Can placement new for arrays be used in a portable way?

Personally I’d go with the option of not using placement new on the array and instead use placement new on each item in the array individually. For example:

int main(int argc, char* argv[])
{
  const int NUMELEMENTS=20;

  char *pBuffer = new char[NUMELEMENTS*sizeof(A)];
  A *pA = (A*)pBuffer;

  for(int i = 0; i < NUMELEMENTS; ++i)
  {
    pA[i] = new (pA + i) A();
  }

  printf("Buffer address: %x, Array address: %x\n", pBuffer, pA);

  // dont forget to destroy!
  for(int i = 0; i < NUMELEMENTS; ++i)
  {
    pA[i].~A();
  }    

  delete[] pBuffer;

  return 0;
}

Regardless of the method you use, make sure you manually destroy each of those items in the array before you delete pBuffer, as you could end up with leaks 😉

Note: I haven’t compiled this, but I think it should work (I’m on a machine that doesn’t have a C++ compiler installed).

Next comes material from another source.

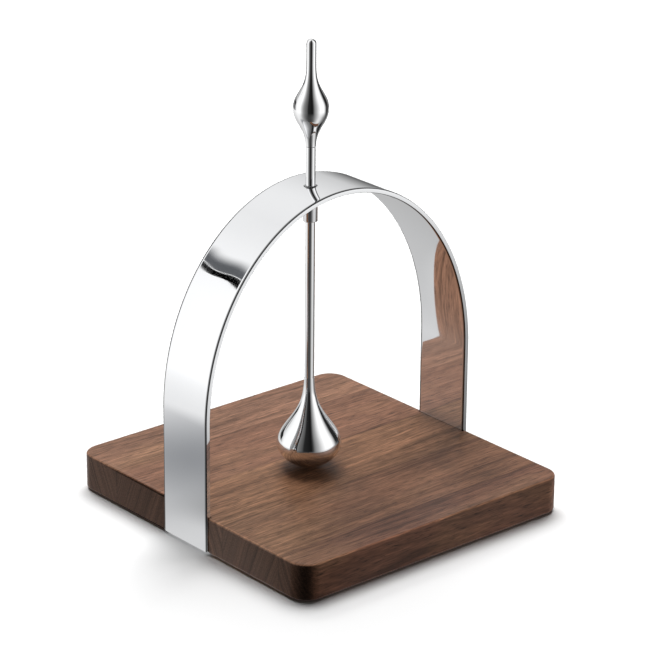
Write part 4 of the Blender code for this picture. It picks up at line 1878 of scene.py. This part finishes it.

It still indicates the point 🙂 Hope it helps in some way!


Edit:

The reason it needs to keep track of the number of elements is so that it can iterate through them when you call delete on the array and make sure the destructors are called on each of the objects. If it doesn’t know how many there are it wouldn’t be able to do this.